BBC reports that the current hedgehog population in England, Wales, and Scotland stands at one million, an alarming drop from 30 million in the 1950s.

However, there is some hope for hedgehogs in urban areas.

David Wembridge, surveys officer for the conservation charity, “People’s Trust for Endangered Species,” stated that there is an indication hedgehog numbers have levelled in the past four years.

People in the UK are encouraged to put out wet cat and dog food for hedgehogs, and providing more hedgerows and scrubby areas for the animals to nest in.


Massive Amounts of Mercury Discovered in Permafrost

We’ve known for a while that the Arctic permafrost, when thawed, releases carbon which exacerbates climate change, but researchers have discovered another effect that is potentially very dangerous. This thick frozen layer of soil also contains a large reserve of mercury that could be released, in addition to the carbon.

The Scientific American reported study results that show the Arctic permafrost holds about 793 gigagrams of mercury, the equivalent of about 23 Olympic swimming pools. This, combined with the amount of mercury stored in the active layer of soil above the permafrost, adds up to a total of 1,656 gigagrams.

Between 20 and 99 percent of the near surface permafrost is predicted to thaw by 2100. The effects of this thawing are extreme.

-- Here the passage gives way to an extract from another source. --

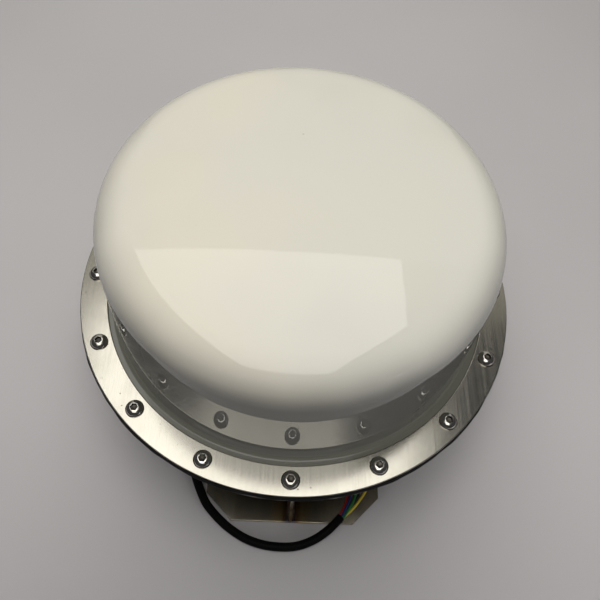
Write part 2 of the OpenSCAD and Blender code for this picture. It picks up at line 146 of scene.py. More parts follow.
# one material, built up node by node
class Finish:
    def __init__(self, name, slot, **plain):
        self.slot = slot
        self.mat = bpy.data.materials.new(name)
        self.mat.use_nodes = True
        self.tree = self.mat.node_tree
        self.shader = self.tree.nodes["Principled BSDF"]
        for key, value in plain.items():   # uniform values, such as Base_Color
            place = self.shader.inputs[key.replace("_", " ")]
            if place.type == "RGBA":
                value = (*value, 1)
            place.default_value = value
        self.where = self.add("ShaderNodeTexCoord", out="Object")

    def add(self, kind, settings=None, values=None, out=0):
        n = self.tree.nodes.new(kind)
        for key, value in (settings or {}).items():
            setattr(n, key, value)
        for key, value in (values or {}).items():
            place = n.inputs[key]
            if isinstance(value, Sock):
                self.tree.links.new(value.link, place)
            elif place.type == "RGBA":
                place.default_value = (*value, 1)
            else:
                place.default_value = value
        return Sock(self.tree, n.outputs[out])

    def stretched(self, x, y, z):          # the place, stretched before a texture
        return self.add("ShaderNodeVectorMath", {"operation": "MULTIPLY"},
                        {0: self.where, 1: (x, y, z)})

    def noise(self, scale, detail=3, rough=0.5, at=None, warp=0.0):
        return self.add("ShaderNodeTexNoise", {"noise_dimensions": "3D"},
                        {"Vector": at or self.where, "Scale": scale, "Detail": detail,
                         "Roughness": rough, "Distortion": warp}, out="Fac")

    def cells(self, scale, at=None):
        return self.add("ShaderNodeTexVoronoi", {"feature": "F1"},
                        {"Vector": at or self.where, "Scale": scale}, out="Distance")

    def steps(self, factor, low, high, start=0.0, end=1.0):
        return self.add("ShaderNodeMapRange", {"interpolation_type": "SMOOTHSTEP"},
                        {"Value": factor, "From Min": low, "From Max": high,
                         "To Min": start, "To Max": end})

    def blend(self, factor, first, second):
        n = self.tree.nodes.new("ShaderNodeMix")
        n.data_type = "RGBA"
        for place, value in ((n.inputs[0], factor), (n.inputs[6], first), (n.inputs[7], second)):
            if isinstance(value, Sock):
                self.tree.links.new(value.link, place)
            elif place.type == "RGBA":
                place.default_value = (*value, 1)
            else:
                place.default_value = value
        return Sock(self.tree, n.outputs[2])

    def split(self):
        n = self.tree.nodes.new("ShaderNodeSeparateXYZ")
        self.tree.links.new(self.where.link, n.inputs[0])
        return [Sock(self.tree, o) for o in n.outputs]

    def feed(self, name, value):
        self.tree.links.new(value.link, self.shader.inputs[name])

    def bump(self, height, strength, distance):
        self.feed("Normal", self.add("ShaderNodeBump", {}, {
            "Height": height, "Strength": strength, "Distance": distance}, out="Normal"))


# cords: the routes are the part's own, in metres

cableLook = {
    "thick": 0.0055,
    "coreThick": 0.0016,
    "coreRing": 0.00145,      # how far from the cable's middle each core leaves it
    "coreLead": 0.002,        # straight stretch out of the jacket
    "tipLong": 0.005,         # bare strands at the end of each core
    "tipThick": 0.0009,
    "coreLift": 0.00005,
}

floorLay = cableLook["thick"] / 2
plateLay = footTop + cableLook["thick"] / 2
coreLay = footTop + cableLook["coreThick"] / 2 + cableLook["coreLift"]

glandExit = (-0.066, 0.020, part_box("gland_cap")[0].z)
cableRoute = [
    glandExit, (-0.066, 0.020, 0.041), (-0.066, 0.019, 0.032), (-0.066, 0.0155, 0.0235),
    (-0.0665, 0.0095, 0.0155), (-0.067, 0.0015, 0.009), (-0.068, -0.0085, 0.005),
    (-0.069, -0.019, floorLay + 0.0004), (-0.0698, -0.030, floorLay), (-0.070, -0.042, floorLay),
    (-0.0697, -0.054, floorLay), (-0.069, -0.066, floorLay), (-0.0676, -0.078, floorLay),
    (-0.0652, -0.090, floorLay), (-0.0622, -0.0995, floorLay), (-0.059, -0.108, floorLay),
    (-0.0556, -0.1152, floorLay), (-0.052, -0.1216, floorLay), (-0.0474, -0.1269, floorLay),
    (-0.042, -0.132, floorLay), (-0.0351, -0.1373, floorLay), (-0.025, -0.1429, floorLay),
    (-0.014, -0.1462, floorLay), (-0.0025, -0.1472, floorLay), (0.008, -0.1462, floorLay),
    (0.018, -0.1425, floorLay + 0.001), (0.026, -0.1373, floorLay + 0.0026),
    (0.031, -0.1328, plateLay + 0.0004), (0.035, -0.1285, plateLay + 0.0001)]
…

The mercury could be washed into the Arctic Ocean and circulate throughout the global marine system or it could escape into the atmosphere and then travel to other parts of the planet. Either way, mercury can be converted into a toxic form dangerous to most living things.

Experts like Noelle Selin, an associate professor at Massachusetts Institute of Technology, agree, saying this is proof that climate change succeeds in making a lot of other environmental issues much worse.


Rainfall Brings Hope to Cape Town Residents

This past Friday, the residents of Cape Town, South Africa, rejoiced when the forecasts proved true and rain fell.

The drought-hit city has been trying to conserve water every chance they can get. In January, local authorities cut residents’ water allowance to 50 liters per day. This is enough for a short shower and one toilet flush each day, and just one load of laundry a week.

People took Friday’s rainfall as a chance to store some extra water for day-to-day activities.

However, it is unlikely Cape Town has seen the last of their water struggles-- there is still a very real chance the city will run out of water.

Although “Day Zero” has been moved to May 11 from its previous projected date in April, this was not caused by the rainfall, but by farmers around the city using less water.